Para o motor com turbo a 0,5 kg/cm² e comando bravo, o diferencial do atual Gol de 1,6 litro (relação de 3,89:1) é uma boa opção para alongar -- em 6,4% -- a relação final de transmissão do GTS, cujo diferencial é de 4,11:1. No caso do turbo a 0,7 kg/cm² com comando original, pode ser mais indicado substituir o câmbio completo pelo do Gol 1,8 da época (1990-94), cuja quinta marcha de 0,68:1 (0,8:1 no GTS) representa alongamento de 15%, muito próximo ao recomendado na simulação. O carro assim modificado terá "casamento" adequado entre as rotações de potência e velocidade máxima, ficará mais silencioso e econômico na estrada e com um escalonamento de relação muito apropriado a motores turbo, em que a rotação cai bastante nas mudanças de marcha.

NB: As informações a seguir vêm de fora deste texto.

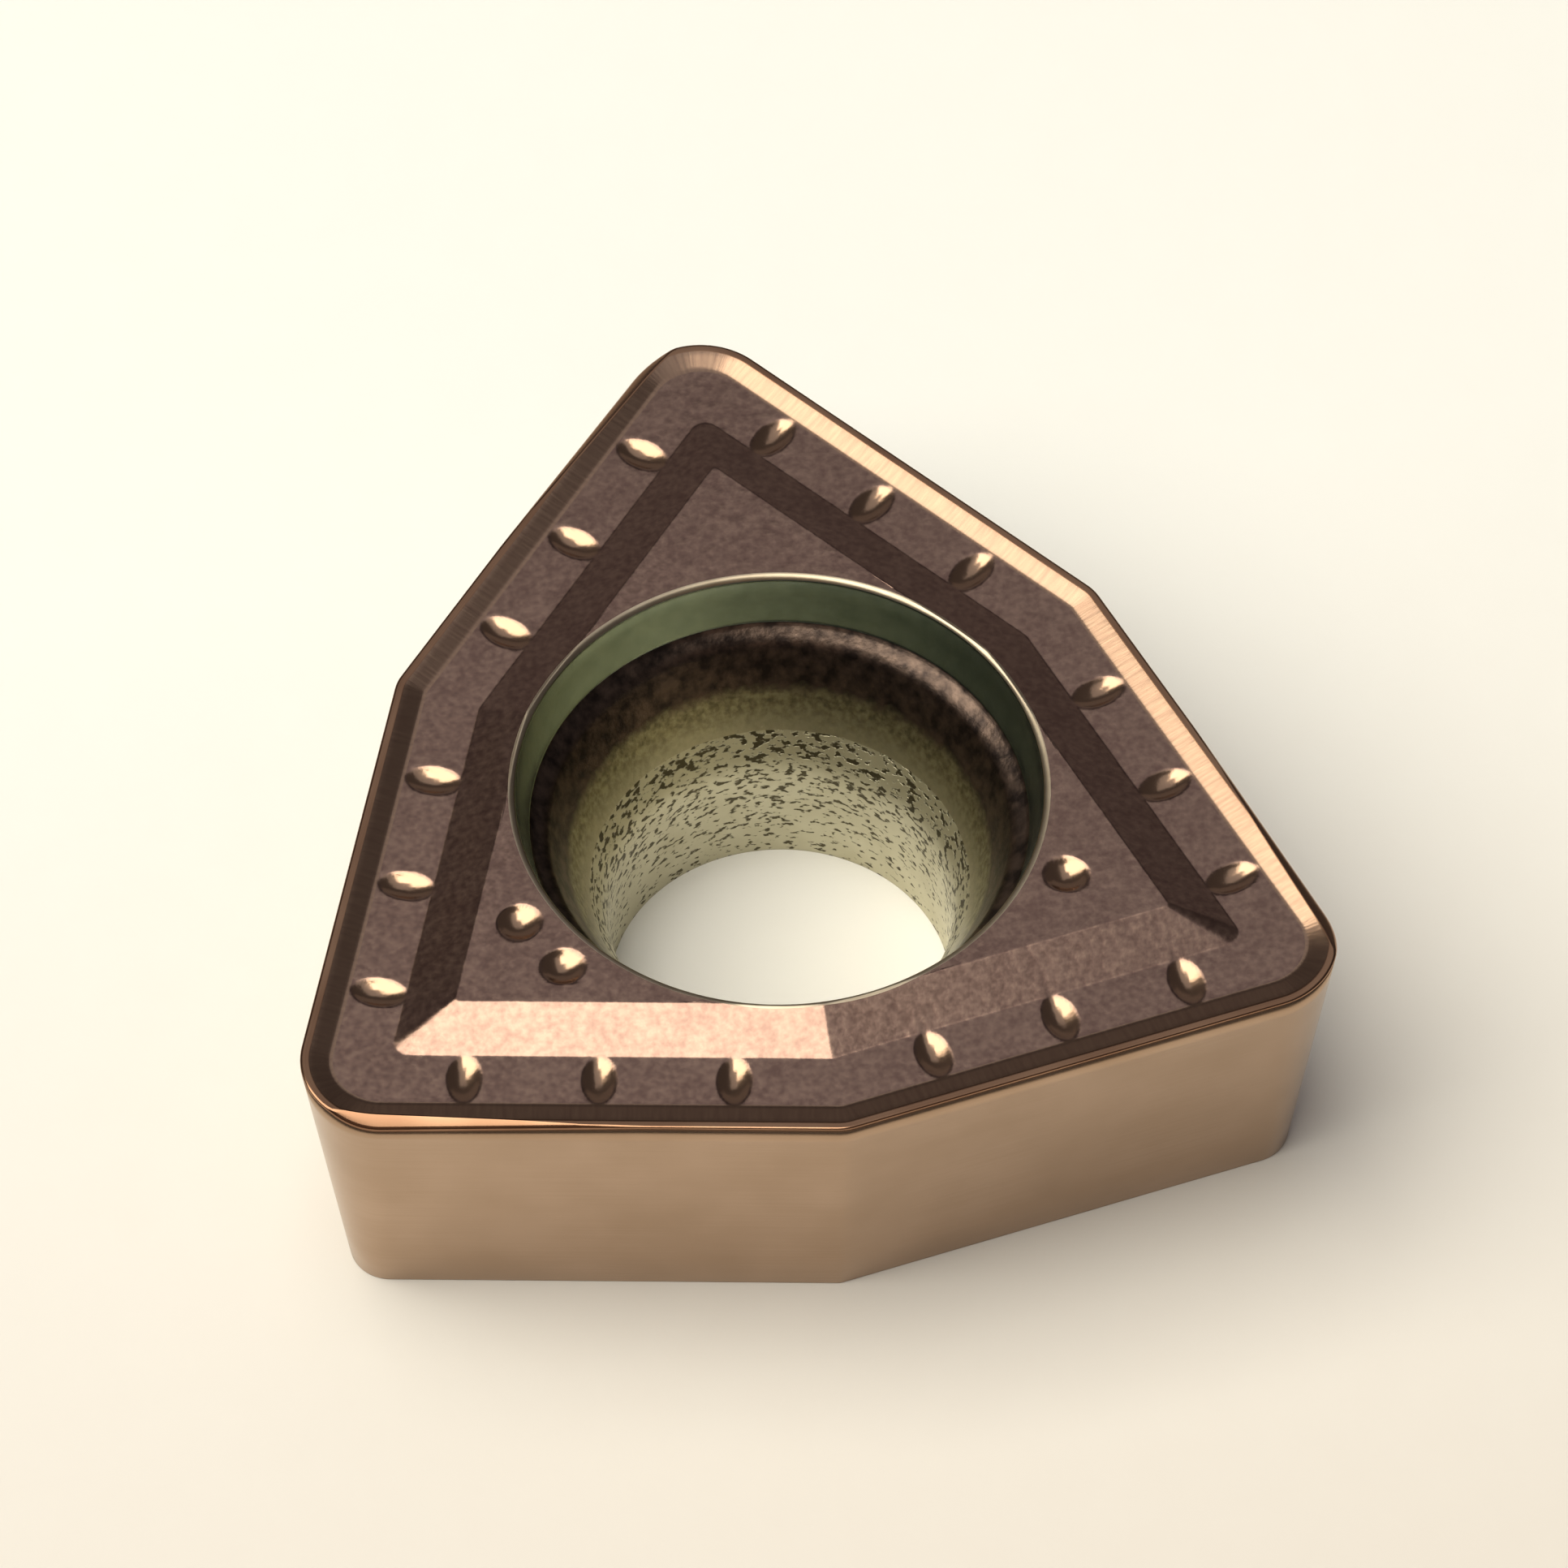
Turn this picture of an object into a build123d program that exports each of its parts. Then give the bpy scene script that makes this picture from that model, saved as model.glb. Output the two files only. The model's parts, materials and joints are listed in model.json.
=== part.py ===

O turbocompressor é uma máquina de fluxo, assim como uma roda d'água, um cata-vento ou uma turbina hidrelétrica. Esse tipo de máquina retira energia de um fluido para funcionar, que pode ser água, vento ou, no caso do turbo, os gases de escapamento. Quando a turbina retira energia dos gases estes perdem pressão. Para que não ofereçam resistência ao fluxo de gases que sai do motor, o que prejudicaria o desempenho, é necessário um sistema de escapamento com maior diâmetro que o original. Apesar da menor velocidade, a maior área de escoamento permitirá melhor vazão dos gases. Caso o escapamento não seja trocado, o fluxo de gases de escapamento será contido, o que prejudica a exaustão do motor e impede a turbina de girar em toda sua capacidade. Além de não ser capaz de desenvolver altas pressões, a turbina passa a se aquecer além do ideal.

Para baixas pressões de superalimentação, até 0,4 kg/cm2, pode-se manter o escapamento original. Para pressões superiores é recomendável trocá-lo, pois o motor estará produzindo mais gases de escapamento e estes necessitam de um escapamento mais largo para não prejudicar o funcionamento do conjunto.